Viewing the anecdote about stationery as a metaphor for this relationship between Western English and Asian languages allows us to see Hong’s other personal examples of language in a new light. For instance, when describing how English has “flattened,” or reduced the authenticity of, Asian cultures, Hong notices how “a new TV Asian accent has emerged . . . [which is] so pandering and full of cute banter” (99). The concept of a “TV accent” seems self-contradictory; accents are inherently natural, but the fact that a “new” one has “emerged” implies that such a TV accent has been artificially manufactured by Westerners to indulge or satisfy their audience—one that has been materialized, almost fetishized, by mass media. Analyzing Hong’s relationship with her stationery can shed light on this relationship. She claims that the reason she wants to devour her stationery is that people have “an overwhelming desire to eat what is cute . . . and therefore cuteness is ideal for mass commodification because of its consumability” (94). The motif of hunger is evident through the parallelism of her “eating” her pencils and English “eating” Korean, which illustrates what she feels has happened to Asian languages—that they have been commodified and consumed by Western English. The anecdote helps visualize the distortion of Asian accents in the media and TV; in making a foreign accent “user-friendly,” they have misrepresented the original language. Hence, we see that this initially perplexing anecdote serves as a tool to help the audience understand this nuanced consumptive relationship between Western English and Asian cultures: it crystallizes the complexities of navigating language as a Korean immigrant into an easily accessible, mundane visual representation.

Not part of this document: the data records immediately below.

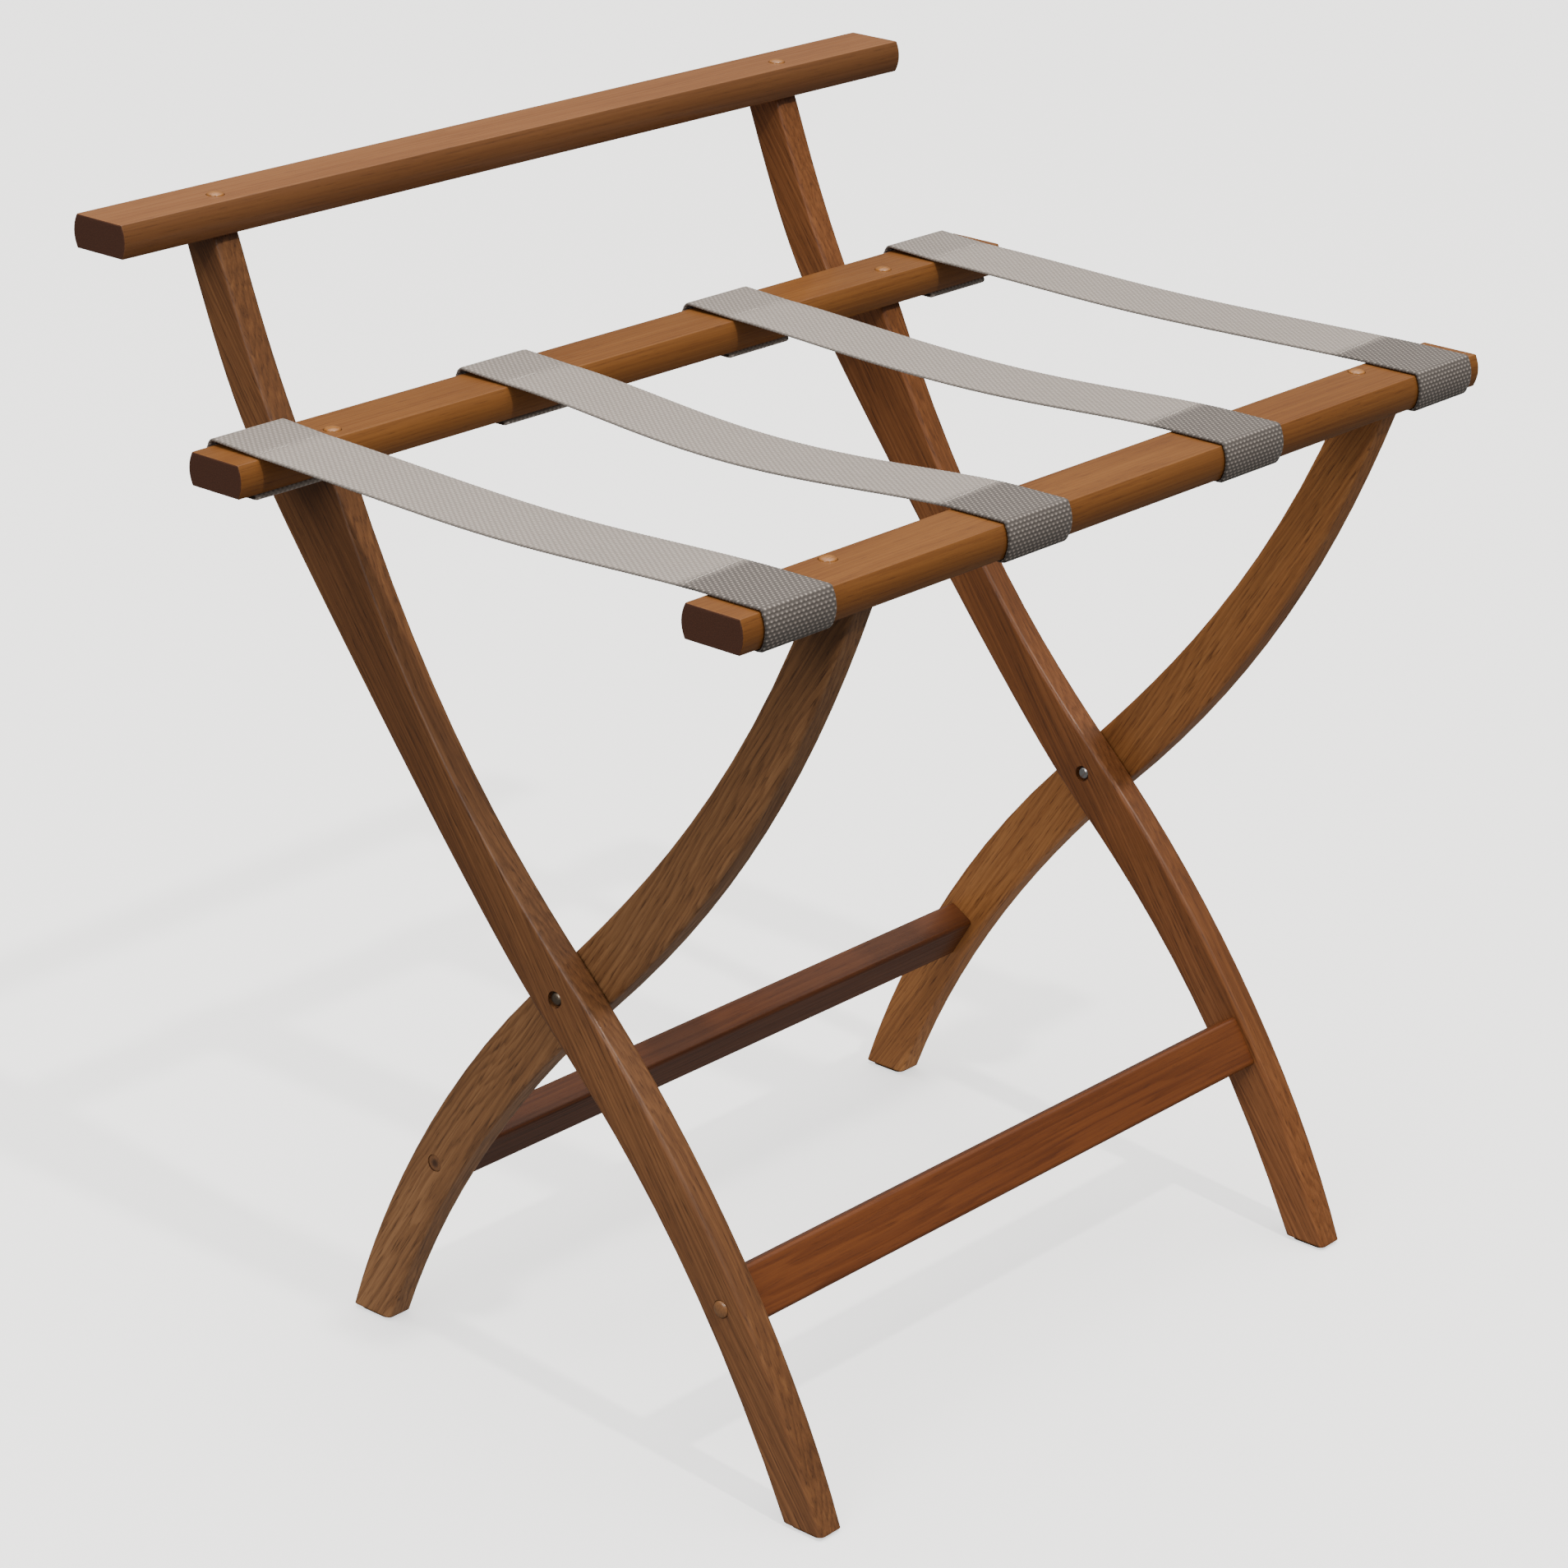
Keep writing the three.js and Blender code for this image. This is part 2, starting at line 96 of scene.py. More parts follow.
# ---------- webbing ----------
PICK = 2.1 * MM  # one woven row
YARN = 3.2 * MM  # two yarns side by side
RIB = 0.11 * MM
STRAP_THICK = 1.8 * MM
STRAP_GAP = 0.3 * MM
REAR_SLACK = 1.7 * MM  # how far the strap stands off the rear rail's far edge
RAIL_FLAT = 32.4 * MM
RAIL_BOW = 2.1 * MM
RAIL_EDGE = 0.9 * MM
TURN_STEPS = 8
BOW_STEPS = 20
UNDER = 31 * MM  # strap along a rail's underside
HEM = 13 * MM  # strap end folded back
HEM_GAP = 0.1 * MM
EDGE_ROOM = 0.7 * MM  # the strap is this much narrower than its CAD solid, for its scallops
SPAN_STEPS = 60
SAG = (4.5 * MM, 9 * MM, 6 * MM, 3 * MM)
SEAM_FROM_RAIL = (16 * MM, 6 * MM, 14 * MM, 18 * MM)  # front seam, inboard of the front rail
REAR_SEAM_FROM_RAIL = 2.5 * MM
SEAM_SLANTS = {"front": 0.08, "rear": 0.03}
STITCHES = 15
STITCH_MARGIN = 2.5 * MM
STITCH_SPAN = (0.075, 0.86)  # start and end of a stitch, as shares of its pitch
STITCH_RADIUS = 0.26 * MM
STITCH_LIFT = (0, 0, 0.22 * MM)
# The weave's opening below also sets the painted shade on the strap round the rails.
WEAVE_BLEND = 8 * MM  # length over which the weave opens
REAR_OPENING_AND_SHADE = 0.3  # how far the weave opens at the rear rail; it is 1 at the front
# The band's mesh columns, as shares of its half width, and the share of its thickness at each.
COLUMNS = np.array([-1, -0.985, -0.95, -0.6, -0.2, 0.2, 0.6, 0.95, 0.985, 1.0])
PLUMP = np.array([0.12, 0.62, 1, 1, 1, 1, 1, 1, 0.62, 0.12])
SELVEDGE = 0.96  # columns past this share are scalloped
SCALLOP = 0.28 * MM
# painted shade along the strap's side edges, where their thickness lies in shade:
RIM_SHADE = (23.9 * MM, 25.0 * MM)  # where the darker rim starts and is full, from the strap's middle

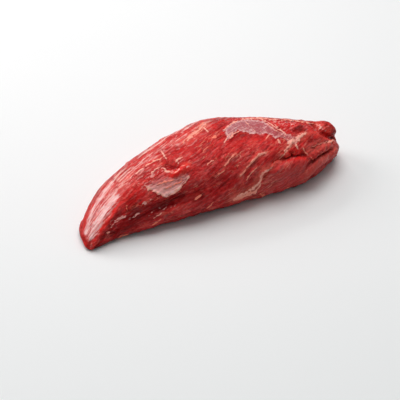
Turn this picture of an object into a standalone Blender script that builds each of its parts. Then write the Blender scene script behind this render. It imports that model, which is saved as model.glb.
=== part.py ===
"""Raw beef tri-tip roast, trimmed and whole: one solid muscle lying on its flat side.

The pointed tip is at -X and the blunt butt at +X. The thin curved edge is the back (+Y) and the steep cut
side is the front (-Y). The origin is on the surface that the meat lies on, under the middle of its bounding
box. Lengths are in metres.
"""

from collections import namedtuple

import bmesh
import bpy
import numpy as np

PART_NAME = "beef_tri_tip"

# Driving dimensions
LENGTH = 0.268
TIP_ROUND = 0.005  # radius that rounds the tip off in plan
BUTT_ROUND = 0.016  # radius that rounds the butt off in plan
WAIST = 0.38  # height of the widest line, as a share of the height there
SINK = 0.12  # how far the plain underside would hang below the table, as a share of the height there
LOW_CORNER = 2.6  # fullness of the two lower corners of a section
WANDER = 0.00028  # size of the slow unevenness

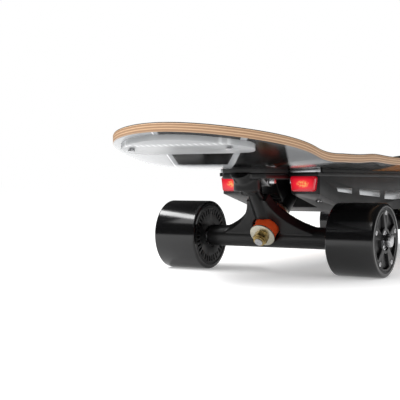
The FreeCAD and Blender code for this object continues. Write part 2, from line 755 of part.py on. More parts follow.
def around(shape, count, first=-90.0):
    """Copies of a shape that starts at angle zero, spaced evenly about the axle."""
    return [turned(shape, first + 360.0 * step / count) for step in range(count)]


def build_tyre():
    tyre = ring_z(WHEEL_RADIUS, TYRE_BORE, WHEEL_INNER, WHEEL_OUTER)
    rims = [e for e in tyre.Edges if e.Curve.TypeId == "Part::GeomCircle"]
    rims = [e for e in rims if e.Curve.Radius > WHEEL_RADIUS - 0.1]
    return tyre.makeFillet(TYRE_EDGE, rims)


def build_rotor_can():
    return ring_z(TYRE_BORE, CAN_BORE, WHEEL_INNER + 0.6, WHEEL_OUTER - 0.4)


def build_magnets():
    magnet = sector(CAN_BORE, STATOR_RADIUS + 0.6, WHEEL_INNER + 8, WHEEL_OUTER - 8, 0, 22)
    return around(magnet, MAGNETS)


def build_inner_cover():
    """Slotted cover on the side of the wheel that faces the board's middle."""
    z0 = WHEEL_INNER + 0.6
    disc = ring_z(CAN_BORE, 16.2, z0, z0 + COVER_THICKNESS)
    hub = ring_z(18.5, BEARING_RADIUS, z0 + 1.0, z0 + 1.0 + BEARING_WIDTH + 0.2)
    slot = sector(32.5, 25.5, z0 - 1, z0 + COVER_THICKNESS + 1, 0, 5.0)
    slots = []
    for group in range(HUB_SPOKES):
        for place in range(6):
            slots.append(turned(slot, -90 + 72 * group + 72.0 / 7 * (place + 1)))
    return disc.fuse(hub).cut(slots).removeSplitter()


def build_outer_cover():
    """Cover with five spokes, a screw at the end of each, and shallow recesses between them."""
    z1 = WHEEL_OUTER - 0.4
    z0 = z1 - COVER_THICKNESS - 1.6
    disc = ring_z(CAN_BORE, BEARING_RADIUS, z0, z1)
    recess = sector(31.5, 14.5, z1 - 3.0, z1 + 1, 36, 44)
    recesses = around(recess, HUB_SPOKES)
    seats = around(rod(2.9, V(SCREW_CIRCLE, 0, z1 - 1.2), UP, 3), HUB_SPOKES)
    return disc.cut(recesses).cut(seats)


def build_cover_screws():
    z1 = WHEEL_OUTER - 0.4
    head = rod(2.8, V(SCREW_CIRCLE, 0, z1 - 1.2), UP, 1.6)
    head = head.cut(hexagon(1.4, V(SCREW_CIRCLE, 0, z1 - 0.6), UP, 2))
    z0 = WHEEL_INNER + 0.6
    far = rod(2.0, V(29.0, 0, z0 - 0.4), UP, 0.4)
    return around(head, HUB_SPOKES) + around(far, HUB_SPOKES)


def build_bearing(z0):
    """A ball bearing as its two rings and a ring of balls between them."""
    outer = ring_z(BEARING_RADIUS, 9.2, z0, z0 + BEARING_WIDTH)
    inner = ring_z(6.2, AXLE_RADIUS + RUNNING_GAP, z0, z0 + BEARING_WIDTH)
    shield = ring_z(9.2, 6.2, z0 + 1.0, z0 + BEARING_WIDTH - 1.0)
    return outer.fuse([inner, shield]).removeSplitter()


def build_rear_bearings():
    inner = build_bearing(WHEEL_INNER + 1.6)
    outer = build_bearing(WHEEL_OUTER - 0.4 - 1.2 - BEARING_WIDTH)
    return [inner, outer]


def build_stator():
    """Steel core with its teeth, on a sleeve that sits on the axle."""
    z0 = WHEEL_INNER + 10.5
    z1 = WHEEL_OUTER - 10.5
    sleeve = ring_z(8.0, AXLE_RADIUS, z0 - 1, z1 + 1)
    hub = ring_z(16.0, 7.9, z0, z1)
    stem = box(15, 30.5, -2.0, 2.0, z0, z1)
    shoe = sector(STATOR_RADIUS, 29.8, z0, z1, 0, 25)
    teeth = around(stem.fuse(shoe), STATOR_TEETH)
    return sleeve.fuse([hub] + teeth).removeSplitter()


def build_windings():
    z0 = WHEEL_INNER + 10.5
    z1 = WHEEL_OUTER - 10.5
    coil = box(17.0, 29.0, -3.7, 3.7, z0 - 1.2, z1 + 1.2)
    tooth = box(14, 32, -2.05, 2.05, z0 - 0.05, z1 + 0.05)
    return around(coil.cut(tooth), STATOR_TEETH)


def build_front_core():
    """Moulded hub of a plain wheel: rim, web with six openings, and a sleeve for the bearings."""
    z0 = WHEEL_INNER + 0.8
    z1 = WHEEL_OUTER - 0.8
    rim = ring_z(TYRE_BORE, 32.5, z0, z1)
    sleeve = ring_z(14.5, BEARING_RADIUS, z0 + 0.8, z1 - 0.8)
    web = ring_z(33.0, 14.0, z0 + 6, z1 - 6)
    opening = sector(30.0, 18.0, z0 - 1, z1 + 1, 0, 38)
    return rim.fuse([sleeve, web]).cut(around(opening, 6)).removeSplitter()


def build_front_bearings():
    start = WHEEL_INNER + 1.6
    end = WHEEL_OUTER - 1.6 - BEARING_WIDTH
    return [build_bearing(start), build_bearing(end)]


def on_axle(shape, end, side):
    """Moves a piece built about +Z onto the left (1) or right (-1) axle of a truck."""
    copy = shape.copy()
    copy.rotate(V(0, 0, 0), V(1, 0, 0), -90)
    if side < 0:
        copy = turned(copy, 180)
    copy.translate(V(end * WHEELBASE / 2, 0, AXLE_Z))
    return copy


def on_both_sides(shapes, end):
    return [on_axle(shape, end, side) for side in (1, -1) for shape in shapes]


def save_board():
    save("deck", make_deck())
    save("grip_tape", make_grip_tape())
    save("enclosure_shell", make_enclosure_shell())
    save("enclosure_flange", make_enclosure_flange())
    save("enclosure_gasket", make_enclosure_gasket())
    save("light_pod_caps", make_light_pod_caps())
    save("side_windows", window_blocks(0.8, 0.3))
    lenses = make_pod_lenses()
    save("tail_light_lenses", lenses[:2])
    save("headlight_lenses", lenses[2:])
    save("lamp_boards", make_lamp_boards())
    save("light_bar_lenses", make_light_bars())
    save("housing_screws", make_housing_screws())
    save("battery_cells", make_battery_cells())
    save("battery_spacers", make_battery_spacers())
    save("bms_board", make_bms_board())
    save("esc_board", make_esc_board())
    save("charge_socket", make_charge_socket())
    save("charge_port_cover", make_charge_port_cover())
    save("power_button_bezel", make_power_button_bezel())
    save("power_button", make_power_button())
    save("motor_cable_glands", make_motor_cable_glands())


def save_trucks():
    save("risers", make_risers())
    save("truck_bolts", make_truck_bolts())
    save("truck_nuts", make_truck_nuts())
    hanger = build_hanger()
    baseplate = build_baseplate()
    bushings = [build_bushing(14.8, 1, 17), build_bushing(13.5, 27, 41)]
    for name, end in (("rear", -1), ("front", 1)):
        save(name + "_baseplate", [at_end(baseplate, end)])
        save(name + "_hanger", [at_end(hanger, end)])
        save(name + "_bushings", [at_end(bushing, end) for bushing in bushings])
        save(name + "_axles", [at_end(build_axle(side), end) for side in (1, -1)])
        save(name + "_axle_nuts", [at_end(build_axle_nut(side), end) for side in (1, -1)])
    save("pivot_cups", on_both_trucks([build_pivot_cup()]))
    save("kingpins", on_both_trucks([kingpin_rod(KINGPIN_RADIUS, -13, 72)]))
    save("kingpin_washers", on_both_trucks([build_flat_washer(), build_cup_washer()]))
    save("kingpin_nuts", on_both_trucks([build_kingpin_nut()]))


def save_wheels():
    save("motor_stators", on_both_sides([build_stator()], -1))
    save("motor_windings", on_both_sides(build_windings(), -1))
    rear_parts = {"tyre": [build_tyre()], "rotor_can": [build_rotor_can()],
                  "magnets": build_magnets(), "inner_cover": [build_inner_cover()],
                  "outer_cover": [build_outer_cover()], "cover_screws": build_cover_screws(),
                  "bearings": build_rear_bearings()}
    front_parts = {"tyre": [build_tyre()], "core": [build_front_core()],
                   "bearings": build_front_bearings()}
    for side_name, side in (("left", 1), ("right", -1)):
        for part, shapes in rear_parts.items():
            save("rear_%s_%s" % (side_name, part), [on_axle(s, -1, side) for s in shapes])
        for part, shapes in front_parts.items():
            save("front_%s_%s" % (side_name, part), [on_axle(s, 1, side) for s in shapes])


os.makedirs("parts", exist_ok=True)
save_board()
save_trucks()
save_wheels()
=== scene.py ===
import json
import math

import bmesh
import bpy
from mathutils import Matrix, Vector


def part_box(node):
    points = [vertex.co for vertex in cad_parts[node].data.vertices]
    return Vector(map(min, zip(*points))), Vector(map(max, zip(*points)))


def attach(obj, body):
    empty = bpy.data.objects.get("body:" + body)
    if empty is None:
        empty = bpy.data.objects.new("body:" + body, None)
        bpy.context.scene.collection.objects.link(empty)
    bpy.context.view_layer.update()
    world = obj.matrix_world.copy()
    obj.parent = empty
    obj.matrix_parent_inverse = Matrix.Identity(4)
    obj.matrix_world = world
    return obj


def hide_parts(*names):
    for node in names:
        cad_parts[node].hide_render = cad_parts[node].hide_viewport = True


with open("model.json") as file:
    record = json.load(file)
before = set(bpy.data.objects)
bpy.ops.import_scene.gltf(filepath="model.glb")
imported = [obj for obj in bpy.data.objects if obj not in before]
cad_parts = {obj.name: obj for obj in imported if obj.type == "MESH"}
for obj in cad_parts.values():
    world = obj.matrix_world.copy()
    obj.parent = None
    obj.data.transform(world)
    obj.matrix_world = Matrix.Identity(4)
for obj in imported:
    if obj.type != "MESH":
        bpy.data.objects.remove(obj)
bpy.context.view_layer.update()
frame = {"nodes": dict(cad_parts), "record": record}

# Sizes are in metres. X runs along the board towards its nose, Y to its left and Z up.

# The deck's shape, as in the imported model.
DECK_HALF_WIDTH = 0.115
DECK_THICKNESS = 0.009
TAPE_THICKNESS = 0.0007
TAPE_GAP = 0.00002
TAPE_INSET = 0.0006
DECK_BASE_Z = 0.1203
TAIL_CENTRE_X = 0.365
TAIL_HALF_WIDTH = 0.111
TAIL_BLEND_X = 0.300
DECK_TIP_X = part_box("deck")[1][0]
KICK_START_X = 0.317
KICK_RADIUS = 0.200
KICK_ANGLE = math.radians(12.5)
CONCAVE_RISE = 0.0062
WHEEL_FLARE = 0.002
FLARE_X = 0.212
FLARE_REACH = 0.035

# How finely the deck's outline, rim and faces are divided.
TIP_STEPS = 72
BLEND_STEPS = 16
RAIL_STEPS = 60
RIM_STEPS = 5
WALL_STEPS = 8
SLAB_ROWS = 22
SPINE_INSET = 0.085
SPINE_END_X = DECK_TIP_X - SPINE_INSET
PLY_COUNT = 7
UNDERSIDE_BELOW = 0.03
TOP_ABOVE = 0.97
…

Yet despite the description of this consumptive interaction, we are still left to consider what Hong is trying to say about this relationship. By detailing her personal experiences, Hong not only identifies a tension, but also justifies why she uses “bad” English as the antidote to English’s consumption of other languages. Repeatedly describing her English as “bad” allows Hong to emphasize how different versions of English, with “verbs forever disagreeing,” are often labeled as “bad” by Americans (92). We are then able to consider how having a concept of “bad” English postulates that there is a “good” English—and that this in itself is a manufactured hierarchical concept maintained by those who desire a sense of superiority. This idea of maintaining superiority by discriminating against “different Englishes” can be understood by seeing it as synonymous with Hong’s stationery anecdote and her “sadistic desires to master and violate” her vulnerable mechanical pencils (94). The malicious connotation of the terms “violate” and “sadistic” illustrate Hong’s belief that those who segregate “good” and “bad” English are inherently malignant. The idea of “master[ing]” her mechanical pencils further bolsters the idea of the uneven power dynamic between Western and Asian cultures. At first, it seems strange that Hong would explicitly portray herself as selfish, sadistic, and cruel; however, we see she is simply describing her beliefs about the Western world in “mastering” Asian languages—that this stems from a barbaric place, primarily to satiate selfish desires. The absurdity of this anecdote echoes the absurdity of this power dynamic as a whole—as if Hong uses this easy-to-visualize interaction between herself and mechanical pencils to outline how ludicrous it is that Western English is trying to assert its superiority over other languages.
While Hong’s discussion of her relationship with stationery can delineate the dichotomy between English and Asian languages, the question remains: structurally, how does this anecdote suit Hong’s purpose? Why does Hong begin with this example, deliberately throwing readers off with seemingly sexual language by discussing her “special, almost erotic, relationship with [her] stationery,” rather than simply engaging in the discussion of language directly (91)? To interpret her intent, we must consider the nature of “bad English” itself. Throughout her essay, Hong provides multiple examples of what she considers bad English, particularly how it is “short, barbed, and broken” (92). We can begin to see how the way she describes “bad English” as having “subject and object nouns conjoined in odd marriages” parallels her essay structure, particularly with the marriage of anecdotes, real-world examples, and profane language (92). By commenting on the way “bad English” puts ideas and words together that seem “odd,” she characterizes the unconventional nature of this way of speaking. Similarly, Hong places the anecdote about stationery at the start where it seems “odd,” and interrupts other anecdotes with references back to the stationery or overall motif of hunger. By using this striking anecdote as a strategic structural choice to mirror the nature of “bad English,” we can better understand the concept. Just as the stationery anecdote initially seems strangely out of place, but later begins to make sense as it presents a valid point about the Western consumption of Asian languages, Hong elucidates how “bad English” itself may not be so absurd. Yes, “bad English” may be jarring, as emphasized by the discordant nature of the initial stationery anecdote, but this type of English ultimately communicates the same valid points as Westernized English—just in a different way. In demonstrating this point, Hong indirectly communicates to us that once we understand the validity of so-called “bad English,” it isn’t so “bad”; however, we must make the distinction between “bad” English and “different” English so that we begin to appreciate rather than antagonize it.
Hong’s description of her stationery is indeed jarring when it first appears. However, its out-of-place nature not only allows us to interpret the relationship between Western English and Asian languages in a new light, distilling it into an easy-to-digest visualization, but it also tells us about the nature of “bad English” itself: non-Western forms of English may defy our conventional expectations, but the unique coalescence of disjointed words and phrases communicates something equally beautiful.
WORK CITED
“Bad English.” Minor Feelings: An Asian American Reckoning, by Cathy Park Hong, One World, New York, 2020, pp. 91–109.